Why does this work? Consider the sketch below, which shows the survival function \(S(k) = P(X > k)\) and its left-continuous analog \(S(k^{-}) = P(X \geq k)\):
n <- 10
p <- 0.5
alpha = 0.4
ns <- 0:n
Ss <- pbinom(ns, n, p, lower.tail = FALSE)
par(mar=c(5,5,2,1), cex.lab = 2, cex.axis = 2)
plot(ns, Ss, type = 's',
xlab = expression(italic(k)), ylab = 'Probability')
Ss.p1 <- Ss + dbinom(ns, n, p)
points(ns, Ss, col = 'blue', pch = 16)
lines(ns, Ss.p1, col = 'red', type = 'p', pch = 16)
abline(h = alpha, lty = 3, col = 'purple')

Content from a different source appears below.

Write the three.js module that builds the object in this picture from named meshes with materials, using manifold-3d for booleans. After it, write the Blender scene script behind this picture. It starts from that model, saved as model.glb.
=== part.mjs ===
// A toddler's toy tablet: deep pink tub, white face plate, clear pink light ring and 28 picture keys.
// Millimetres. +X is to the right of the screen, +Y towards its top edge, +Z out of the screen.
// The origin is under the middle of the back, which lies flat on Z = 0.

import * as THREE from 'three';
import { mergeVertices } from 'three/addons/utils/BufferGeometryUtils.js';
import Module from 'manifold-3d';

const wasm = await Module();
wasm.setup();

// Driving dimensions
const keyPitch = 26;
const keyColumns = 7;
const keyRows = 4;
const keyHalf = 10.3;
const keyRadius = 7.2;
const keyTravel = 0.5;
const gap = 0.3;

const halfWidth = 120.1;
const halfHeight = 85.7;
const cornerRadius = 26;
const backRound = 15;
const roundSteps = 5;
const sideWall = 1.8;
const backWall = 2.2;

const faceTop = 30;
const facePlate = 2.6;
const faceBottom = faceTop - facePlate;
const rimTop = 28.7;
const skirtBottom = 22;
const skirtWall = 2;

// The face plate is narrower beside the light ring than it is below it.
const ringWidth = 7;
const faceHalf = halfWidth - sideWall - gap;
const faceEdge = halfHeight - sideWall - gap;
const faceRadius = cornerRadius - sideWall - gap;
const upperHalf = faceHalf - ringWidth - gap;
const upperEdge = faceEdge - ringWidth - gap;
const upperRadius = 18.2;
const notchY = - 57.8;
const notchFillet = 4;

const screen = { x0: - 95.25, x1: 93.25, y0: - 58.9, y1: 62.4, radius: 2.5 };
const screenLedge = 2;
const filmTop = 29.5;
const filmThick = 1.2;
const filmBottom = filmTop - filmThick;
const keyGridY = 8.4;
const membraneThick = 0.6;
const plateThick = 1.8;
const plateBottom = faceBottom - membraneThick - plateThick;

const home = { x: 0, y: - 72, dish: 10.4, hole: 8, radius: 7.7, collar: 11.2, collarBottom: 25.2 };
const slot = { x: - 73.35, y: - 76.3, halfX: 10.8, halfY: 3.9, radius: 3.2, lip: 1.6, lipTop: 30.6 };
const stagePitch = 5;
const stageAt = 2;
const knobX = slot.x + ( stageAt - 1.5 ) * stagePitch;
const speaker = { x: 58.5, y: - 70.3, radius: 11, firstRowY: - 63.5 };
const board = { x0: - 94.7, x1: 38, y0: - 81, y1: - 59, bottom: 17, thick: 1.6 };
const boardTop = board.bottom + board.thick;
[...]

abline(h = c(0, 1), lty = 3)
abline(v = c(0, n), lty = 3)
legend('topright', legend = c(expression(P(italic(X) >= italic(k))),
expression(P(italic(X) > italic(k)))),
col = c('red', 'blue'), pch = 1, cex = 1.2)
arrows(0.5, 0, 0.5, alpha, code = 3, col = 'purple', lwd = 2, length = 0.15)
text(x = 0.5, y = alpha+0.05, labels = expression(alpha), col = 'purple', cex = 2)
and we should only reject when the \(P\)-value falls at or below \(\alpha\). Because \(U\) is uniform, the probability that this occurs is \[P\left(U \leq \frac{\alpha - S(k^{*})}{p(k^{*})} \right) = \frac{\alpha - S(k^{*})}{p(k^{*})}.\] So on the boundary of the rejection region, we reject \(H_{0}\) with probability \(\frac{\alpha - S(k^{*})}{p(k^{*})}\). Let \(\phi(X)\) be our rejection rule, i.e. the function that is 1 when we reject the null hypothesis and 0 otherwise. Then \(\phi\) is a random function with the conditional distribution \[P(\phi(X) = 1 \mid X = k) = \begin{cases} 0 &: k < k^{*} \\ \frac{\alpha - S(k^{*})}{p(k^{*})} &: k = k^{*} \\ 1 &: k > k^{*} \end{cases}.\] Given this definition, it’s straightforward to prove that the probability that we reject the null hypothesis, that is, that \(\phi(X) = 1\), is in fact \(\alpha\): \[\begin{aligned} P(\phi(X) = 1) &= \sum_{k} P(\phi(X) = 1 \mid X = k) P(X = k) \\ &= \sum_{\{k : k < k^{*}\}} 0 \cdot p(k) + \frac{\alpha - S(k^{*})}{p(k^{*})} p(k^{*}) + \sum_{\{k : k > k^{*}\}} 1 \cdot p(k) \\ &= \alpha - S(k^{*}) + S(k^{*}) \\ &= \alpha,\end{aligned}\] just as we wanted.
So a little uncertainty at the end buys us back our size, and we attain the desired significance level.